Presidential campaign effects are small.

Statistical Modeling, Causal Inference, and Social Science 2024-12-01

Paul Campos writes:

I’m certainly open to the possibility that presidential campaigns are, under contemporary political and cultural conditions, becoming significantly less effective than they were in the past.

Actually, though, the consensus is that campaign effects (for the general election for president) were small in the past too. The classic reference on this is Rosenstone (1983), where he found that election outcomes could be predicted pretty well from economic and political “fundamentals” that were not affected by campaigning. The classic case study is 1988, when Dukakis was ahead of Bush Sr., who looked like a loser in ever way, and then Bush won. The point here is that, even when Dukakis was leading, people in the poli sci community were pretty sure that Bush was going to win, because they’d read Rosenstone. Following that was our 1993 article explaining why elections were predictable even though polls were variable, which featured this table:

The big change since then is that polls are no longer variable.
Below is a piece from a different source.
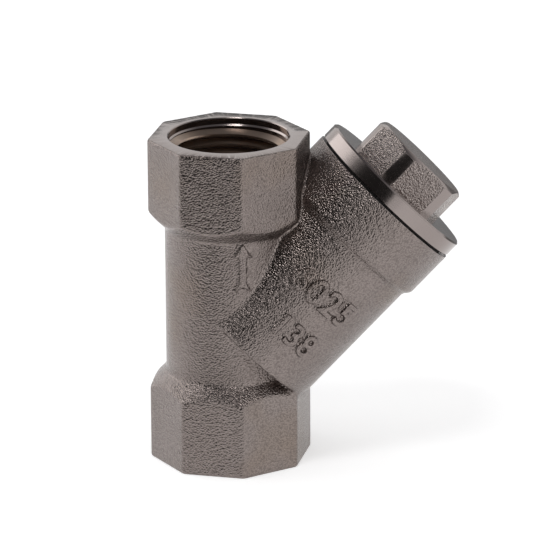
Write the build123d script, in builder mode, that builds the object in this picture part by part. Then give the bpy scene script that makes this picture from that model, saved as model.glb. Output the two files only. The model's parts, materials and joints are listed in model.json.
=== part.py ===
from build123d import *
import math
import os

# A gas strainer with a slanted screen branch, all sizes in millimetres.
# The flow line is the Z axis: it enters at the bottom end face, which lies on Z = 0, and leaves at the top.
# The branch leans 45 degrees towards +X. Heights in the branch are measured along its own axis,
# from the point where that axis crosses the flow line.

# Flow line
face_to_face = 59.5
passage_diameter = 15.0
tube_wall = 4.0

# Threaded end sockets, octagonal outside, G 1/2 inside with the bore at the thread's major diameter
socket_across_flats = 27.0
socket_flat_length = 13.3
socket_edge_rounding = 0.6
end_face_margin = 1.6
end_thread_diameter = 20.955
end_thread_depth = 12.2
end_entry_diameter = 21.5
end_entry_depth = 1.2

# Branch outside
branch_crossing_height = 18.58
branch_wall = 3.25
branch_start = 3.8
collar_start = 29.6
collar_slope_length = 1.0
branch_mouth = 39.55
branch_rim_rounding = 1.0
junction_rounding = 0.5

# Branch inside, from the flow line outwards
partition_start = 2.5
seat_shoulder = 3.8
partition_end = 6.8
chamber_relief = 0.8
branch_thread_diameter = 24.0
branch_thread_length = 9.8

# Gasket, half sunk in the branch mouth
gasket_ring_width = 1.9
gasket_thickness = 1.0
gasket_sunk = 0.6
gasket_side_clearance = 0.1
gasket_pocket_wall = 1.3

# Screened insert
screen_outer_diameter = 18.0
screen_length = 33.0
screen_wall = 0.5
screen_plain_band = 3.2
screen_hole_diameter = 4.0
screen_hole_rows = 4
screen_holes_around = 7
screen_seat_clearance = 0.1
screen_cap_clearance = 0.15
screen_end_clearance = 0.3
mesh_thickness = 0.2
mesh_clearance = 0.05

# Cap
cap_thread_clearance = 0.05
cap_thread_length = 9.0
cap_flange_inset = 0.15
cap_flange_thickness = 2.9
cap_flange_chamfer = 0.3
cap_hex_across_flats = 18.2
cap_hex_corner_diameter = 19.7
cap_hex_height = 6.5
cap_hex_end_diameter = 17.8
cap_hex_end_slope = 0.7
cap_relief_diameter = 13.0
cap_crown_thickness = 3.6

# Places worked out from the sizes above
passage_radius = passage_diameter / 2
tube_radius = passage_radius + tube_wall
socket_corner_radius = socket_across_flats / 2 / math.cos(math.radians(22.5))
end_face_radius = (socket_across_flats + end_face_margin) / 2
socket_cone_rise = socket_corner_radius - tube_radius
end_thread_radius = end_thread_diameter / 2
end_cone_depth = end_thread_radius - passage_radius
branch_thread_radius = branch_thread_diameter / 2
chamber_radius = branch_thread_radius - chamber_relief
branch_radius = chamber_radius + branch_wall
gasket_seat = branch_mouth - gasket_sunk
gasket_top = gasket_seat + gasket_thickness
gasket_inner_radius = branch_thread_radius + gasket_side_clearance
gasket_outer_radius = gasket_inner_radius + gasket_ring_width
gasket_pocket_radius = gasket_outer_radius + gasket_side_clearance
collar_radius = gasket_pocket_radius + gasket_pocket_wall
screen_radius = screen_outer_diameter / 2
screen_top = seat_shoulder + screen_length
cap_shank_radius = branch_thread_radius - cap_thread_clearance
cap_shank_start = gasket_top - cap_thread_length
cap_recess_top = screen_top + screen_end_clearance
cap_flange_radius = collar_radius - cap_flange_inset
cap_flange_top = gasket_top + cap_flange_thickness
cap_top = cap_flange_top + cap_hex_height

branch_foot = Vector(0, 0, branch_crossing_height)
branch_direction = Vector(1, 0, 1).normalized()
branch_axis = Axis(branch_foot, branch_direction)
flow_profile = Plane.XZ
branch_profile = Plane(origin=branch_foot, x_dir=(1, 0, -1), z_dir=(0, -1, 0))


def branch_plane(height):
    """The plane across the branch at a height along its axis, with its local X towards -Y."""
    return Plane(branch_foot + branch_direction * height, x_dir=(0, -1, 0), z_dir=branch_direction)


def from_flow_line(edge):
    """How far the middle of an edge stands from the flow line."""
    return math.hypot(edge.center().X, edge.center().Y)


def along_branch(edge):
    """How far the middle of an edge lies along the branch axis."""
    return (edge.center() - branch_foot).dot(branch_direction)


def turn(points, plane, axis, mode=Mode.ADD):
    """Turn a closed half profile, given as (radius, height) points, about its axis."""
    with BuildSketch(plane) as profile:
        with BuildLine():
            Polyline(*points, close=True)
        make_face()
    revolve(profile.sketch, axis=axis, mode=mode)


# End socket: an octagonal bar, turned to a chamfer at its end face and to a cone down to the tube
with BuildPart() as socket:
    with BuildSketch() as octagon:
        RegularPolygon(socket_corner_radius, 8)
        fillet(octagon.vertices(), socket_edge_rounding)
    extrude(amount=socket_flat_length + socket_cone_rise)
    socket_turning = [
        (0, 0),
        (end_face_radius, 0),
        (socket_corner_radius, socket_corner_radius - end_face_radius),
        (socket_corner_radius, socket_flat_length),
        (tube_radius, socket_flat_length + socket_cone_rise),
        (0, socket_flat_length + socket_cone_rise),
    ]
    turn(socket_turning, flow_profile, Axis.Z, mode=Mode.INTERSECT)

# Branch outside: a stepped round bar with a rounded rim at its lower end
with BuildPart() as branch:
    branch_turning = [
        (0, branch_start),
        (branch_radius, branch_start),
        (branch_radius, collar_start),
        (collar_radius, collar_start + collar_slope_length),
        (collar_radius, branch_mouth),
        (0, branch_mouth),
    ]
    turn(branch_turning, branch_profile, branch_axis)
    fillet(branch.edges().sort_by(branch_axis)[0], branch_rim_rounding)

# The body's waterway: both ports, the passages on each side of the slanted partition and the branch bore
with BuildPart() as port:
    port_turning = [
        (0, 0),
        (end_entry_diameter / 2, 0),
        (end_entry_diameter / 2, end_entry_depth),
        (end_thread_radius, end_entry_depth + end_entry_diameter / 2 - end_thread_radius),
        (end_thread_radius, end_thread_depth),
        (passage_radius, end_thread_depth + end_cone_depth),
        (0, end_thread_depth + end_cone_depth),
    ]
    turn(port_turning, flow_profile, Axis.Z)

with BuildPart() as inlet_passage:
    with BuildSketch(Plane.XY.offset(end_thread_depth)):
        Circle(passage_radius)
    extrude(amount=face_to_face / 2)
    split(bisect_by=branch_plane(partition_start), keep=Keep.BOTTOM)

with BuildPart() as outlet_passage:
    with BuildSketch(Plane.XY.offset(end_thread_depth)):
        Circle(passage_radius)
    extrude(amount=face_to_face - 2 * end_thread_depth)
    split(bisect_by=branch_plane(partition_end), keep=Keep.TOP)

with BuildPart() as branch_bore:
    bore_turning = [
        (0, partition_start),
        (passage_radius, partition_start),
        (passage_radius, seat_shoulder),
        (screen_radius + screen_seat_clearance, seat_shoulder),
        (screen_radius + screen_seat_clearance, partition_end),
        (chamber_radius, partition_end),
        (chamber_radius, branch_mouth - branch_thread_length),
        (branch_thread_radius, branch_mouth - branch_thread_length),
        (branch_thread_radius, gasket_seat),
        (gasket_pocket_radius, gasket_seat),
        (gasket_pocket_radius, branch_mouth),
        (0, branch_mouth),
    ]
    turn(bore_turning, branch_profile, branch_axis)

# Forged body
with BuildPart() as body:
    with BuildSketch(Plane.XY.offset(socket_flat_length)):
        Circle(tube_radius)
    extrude(amount=face_to_face - 2 * socket_flat_length)
    add(socket.part)
    add(socket.part.mirror(Plane.XY).moved(Location((0, 0, face_to_face))))
    add(branch.part)
    creases = body.edges(Select.NEW)
    tube_creases = creases.filter_by(lambda crease: abs(from_flow_line(crease) - tube_radius) < junction_rounding / 4)
    collar_creases = creases.filter_by(lambda crease: along_branch(crease) > collar_start)
    fillet(tube_creases + collar_creases, junction_rounding)
    add(port.part, mode=Mode.SUBTRACT)
    add(port.part.mirror(Plane.XY).moved(Location((0, 0, face_to_face))), mode=Mode.SUBTRACT)
    add(inlet_passage.part, mode=Mode.SUBTRACT)
    add(outlet_passage.part, mode=Mode.SUBTRACT)
    add(branch_bore.part, mode=Mode.SUBTRACT)

# Gasket
with BuildPart() as cap_gasket:
    with BuildSketch(branch_plane(gasket_seat)):
        Circle(gasket_outer_radius)
        Circle(gasket_inner_radius, mode=Mode.SUBTRACT)
    extrude(amount=gasket_thickness)

# Screen support: a perforated tube between two plain end bands
with BuildPart() as screen_support:
    with BuildSketch(branch_plane(seat_shoulder)):
        Circle(screen_radius)
        Circle(screen_radius - screen_wall, mode=Mode.SUBTRACT)
    extrude(amount=screen_length)
    row_pitch = (screen_length - 2 * screen_plain_band) / screen_hole_rows
    hole_step = 360 / screen_holes_around
    for row in range(screen_hole_rows):
        row_plane = branch_plane(seat_shoulder + screen_plain_band + row_pitch * (row + 0.5))
        for hole in range(screen_holes_around):
            angle = math.radians(hole_step * (hole + 0.5 * (row % 2)))
            outward = row_plane.x_dir * math.cos(angle) + row_plane.y_dir * math.sin(angle)
            with BuildSketch(Plane(row_plane.origin, x_dir=branch_direction, z_dir=outward)):
                Circle(screen_hole_diameter / 2)
            extrude(amount=screen_outer_diameter, mode=Mode.SUBTRACT)

# Screen mesh: a fine sleeve inside the perforated tube
with BuildPart() as screen_mesh:
    mesh_outer_radius = screen_radius - screen_wall - mesh_clearance
    with BuildSketch(branch_plane(seat_shoulder)):
        Circle(mesh_outer_radius)
        Circle(mesh_outer_radius - mesh_thickness, mode=Mode.SUBTRACT)
    extrude(amount=screen_length)

# Cap: a hexagonal bar turned down to its corners, flange and shank, hollow for the screen's end
with BuildPart() as hexagon:
    with BuildSketch(branch_plane(cap_flange_top)):
        RegularPolygon(cap_hex_across_flats / 2, 6, major_radius=False)
    extrude(amount=cap_hex_height)
    hexagon_turning = [
        (0, cap_flange_top),
        (cap_hex_corner_diameter / 2, cap_flange_top),
        (cap_hex_corner_diameter / 2, cap_top - cap_hex_end_slope),
        (cap_hex_end_diameter / 2, cap_top),
        (0, cap_top),
    ]
    turn(hexagon_turning, branch_profile, branch_axis, mode=Mode.INTERSECT)

with BuildPart() as cap:
    cap_turning = [
        (0, cap_shank_start),
        (cap_shank_radius, cap_shank_start),
        (cap_shank_radius, gasket_top),
        (cap_flange_radius - cap_flange_chamfer, gasket_top),
        (cap_flange_radius, gasket_top + cap_flange_chamfer),
        (cap_flange_radius, cap_flange_top - cap_flange_chamfer),
        (cap_flange_radius - cap_flange_chamfer, cap_flange_top),
        (0, cap_flange_top),
    ]
    turn(cap_turning, branch_profile, branch_axis)
    add(hexagon.part)
    recess_turning = [
        (0, cap_shank_start),
        (screen_radius + screen_cap_clearance, cap_shank_start),
        (screen_radius + screen_cap_clearance, cap_recess_top),
        (cap_relief_diameter / 2, cap_recess_top),
        (cap_relief_diameter / 2, cap_top - cap_crown_thickness),
        (0, cap_top - cap_crown_thickness),
    ]
    turn(recess_turning, branch_profile, branch_axis, mode=Mode.SUBTRACT)

body.part.label = "body"
cap.part.label = "cap"
cap_gasket.part.label = "cap_gasket"
screen_support.part.label = "screen_support"
screen_mesh.part.label = "screen_mesh"

os.makedirs("parts", exist_ok=True)
for piece in (body, cap, cap_gasket, screen_support, screen_mesh):
    export_step(piece.part, f"parts/{piece.part.label}.step")
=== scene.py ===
"""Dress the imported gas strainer: forged, turned and threaded surfaces, raised marks, screen and a plain studio."""
import json
import math

import bpy
from bpy.props import FloatProperty, FloatVectorProperty, IntProperty, PointerProperty, StringProperty
from mathutils import Matrix, Vector


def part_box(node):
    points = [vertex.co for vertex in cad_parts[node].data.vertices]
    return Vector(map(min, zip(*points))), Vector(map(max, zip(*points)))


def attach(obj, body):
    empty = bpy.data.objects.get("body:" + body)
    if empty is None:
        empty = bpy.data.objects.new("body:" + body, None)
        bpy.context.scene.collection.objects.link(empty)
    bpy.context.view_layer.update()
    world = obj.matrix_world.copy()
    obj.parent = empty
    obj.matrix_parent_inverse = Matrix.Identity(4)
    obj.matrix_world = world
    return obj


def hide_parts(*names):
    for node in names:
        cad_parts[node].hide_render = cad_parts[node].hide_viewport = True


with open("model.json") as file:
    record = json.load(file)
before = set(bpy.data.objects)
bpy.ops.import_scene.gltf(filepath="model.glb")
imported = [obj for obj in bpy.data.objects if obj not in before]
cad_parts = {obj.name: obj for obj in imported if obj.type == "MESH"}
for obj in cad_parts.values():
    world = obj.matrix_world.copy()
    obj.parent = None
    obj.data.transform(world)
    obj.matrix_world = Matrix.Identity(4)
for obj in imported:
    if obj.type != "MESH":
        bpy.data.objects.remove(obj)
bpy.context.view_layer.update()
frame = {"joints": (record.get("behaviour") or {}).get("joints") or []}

bl_info = {
    "name": "Gas strainer",
    "version": (1, 0, 0),
    "blender": (4, 5, 0),
    "location": "3D View > Sidebar > Strainer",
    "description": "Builds a forged gas strainer with its cap, gasket, screen and studio",
    "category": "Object",
}

MM = 0.001

# The branch leans from the flow line, which is the Z axis. Local X points down and out, local Y stays Y.
CAP_TURN = next(joint for joint in frame["joints"] if joint["name"] == "cap_turn")
BRANCH_DIRECTION = Vector(CAP_TURN["axis"]).normalized()
HINGE_POINT = Vector(CAP_TURN["pos_m"])
BRANCH_FOOT = HINGE_POINT - BRANCH_DIRECTION * (HINGE_POINT.x / BRANCH_DIRECTION.x)
BRANCH_ACROSS = Vector((0, 1, 0)).cross(BRANCH_DIRECTION)
BRANCH_PLACE = Matrix.Translation(BRANCH_FOOT) @ Matrix((BRANCH_ACROSS, (0, 1, 0), BRANCH_DIRECTION)).transposed().to_4x4()
FLOW_PLACE = Matrix.Identity(4)
END_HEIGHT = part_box("body")[1].z
UPSIDE_DOWN = Matrix.Translation((0, 0, END_HEIGHT)) @ Matrix.Rotation(math.pi, 4, "X")


def length(name, description, value):
    """A length in millimetres, kept as a property in metres."""
    return FloatProperty(name=name, description=description, default=value * MM, min=0, precision=5, unit="LENGTH")


def colour(name, description, value):
    """A plain colour property."""
    return FloatVectorProperty(name=name, description=description, default=value, size=4, min=0, max=1, subtype="COLOR")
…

Regarding 2024: I think it was well understood that campaign effects are small. But with the election forecast being so close, this is the one setting where even small effects of less than 1 percentage point could make a difference. So I think 2024 is consistent with our understanding. The most intersting issue here is the role of inflation and the economy. Arguably the Republicans did well and the Democrats did poorly in the meta-campaign of what the economy was said to be about. Yet another way of saying this is that Trump was kicked out unfairly because of covid, and then, four yers later, Biden/Harris were kicked out unfairly because of covid.